En su respuesta, Isabel proclama a María:
¡Bienaventurada tú, que has creído!”. Es
la primera bienaventuranza del Evangelio, que Jesús confirmará después, cuando
diga: “¡Bienaventurados los que oyen la
palabra de Dios y la llevan a cumplimiento!”. “Éstos son mi madre y mis hermanos, los que escuchan la palabra de Dios
y la cumplen”.
Pocos títulos atribuidos a María expresan mejor que éste la
función tan excepcional que le tocó desempeñar dentro del plan de salvación
realizado en su Hijo Jesucristo. “Porque, si la maternidad de María es causa de
su felicidad, la fe es causa de su maternidad divina” (Teilhard de Chardin). Lucas
recalca aquí que María es dichosa por fiarse plenamente de Dios, actitud básica
de la fe verdadera. Se valora el testimonio de una mujer creyente, “modelo”,
“referente” para hombres y mujeres. María es la creyente, la que
escucha la palabra de Dios y la lleva a cumplimiento. Por eso, la llena de
gracia, Madre del Salvador, es también Madre y figura de la Iglesia, comunidad
de los creyentes.
Desde la anunciación, María vive inmersa en el misterio de Dios.

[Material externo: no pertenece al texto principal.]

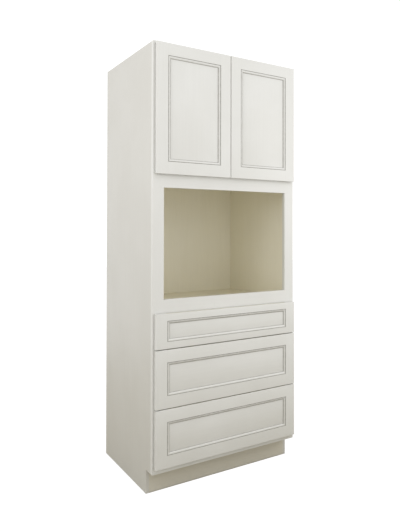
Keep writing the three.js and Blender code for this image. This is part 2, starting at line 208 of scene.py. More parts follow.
def front_paint(name, grain, wash_low, wash_high, in_corner, in_quirk, rim=None):
    """Paint of the doors and drawer fronts, with grey glaze lying in the profile. Each
    vertex carries how far it is from the front's four edges, and the member widths.
    The numbers say how much glaze lies on the bead, in the panel's corner and in
    the quirk; set apart per member, they also paint shade and light on the profile.
    rim is a painted shade tint on the front's outer edge faces, for the dark gaps between fronts."""
    k = Look(name)
    colour, fibre, stipple, height = paint_tone(k, grain)
    fx = k.split(k.node("ShaderNodeAttribute", attribute_name="front_x").outputs["Vector"])
    fz = k.split(k.node("ShaderNodeAttribute", attribute_name="front_z").outputs["Vector"])
    across = k.math("MINIMUM", fx[0], fx[1])
    up = k.math("MINIMUM", fz[0], fz[1])
    in_x = k.math("SUBTRACT", across, fx[2])
    in_z = k.math("SUBTRACT", up, fz[2])
    d = k.math("MINIMUM", in_x, in_z)
    blot = k.noise(k.here(), 48.0, 4.0, 0.62)
    fine = k.noise(k.here(), 310.0, 2.0, 0.5)
    # the quirk beside the flat
    off = k.math("ABSOLUTE", k.math("SUBTRACT", d, 1.2 * MM))
    quirk = k.step(off, 0.9 * MM, 1.9 * MM, 1.0, 0.0)
    # the corner where the bead meets the panel
    off = k.math("ABSOLUTE", k.math("SUBTRACT", d, (BEAD_W - 0.4) * MM))
    corner = k.step(off, 0.8 * MM, 2.0 * MM, 1.0, 0.0)
    # a thin wash left on the bead between them
    off = k.math("ABSOLUTE", k.math("SUBTRACT", d, 0.55 * BEAD_W * MM))
    wash = k.step(off, 5.0 * MM, 8.0 * MM, 1.0, 0.0)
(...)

En la Encarnación, María inicia un camino de fe y, a partir de ahí, toda su
vida será un caminar en la “obediencia de la fe”. Abrahán, nuestro padre en la
fe, creyó y esperó contra toda esperanza. María, nuestra madre, creyó y esperó
contra toda apariencia. Creyó a la palabra que el ángel le había revelado: “concebirás y darás a luz…, será grande, será
Hijo del Altísimo... heredará el trono de David su Padre”. Esperó contra la
apariencia: incluso al ver que el Hijo del Altísimo habría de nacer en un
establo “porque no hubo para ellos lugar
en la posada”. Cuando llegue la hora del parto, cuando tenga en sus brazos al
fruto bendito de su vientre, todavía María continuará en el camino de fe, inmersa
en el misterio de la voluntad del Padre.
La vida de María será
siempre un Adviento de esperanza en el silencio de la oración, en la
oscuridad de la fe, en la sorpresa del misterio de Dios. “Conservaba todas
estas cosas en su corazón”. María
vive su adviento, llevando la esperanza a casa de Isabel. Nos enseña a ser
“esperanza para el mundo”, a llevar la esperanza de Jesús allí donde se ha
perdido incluso la capacidad de esperar.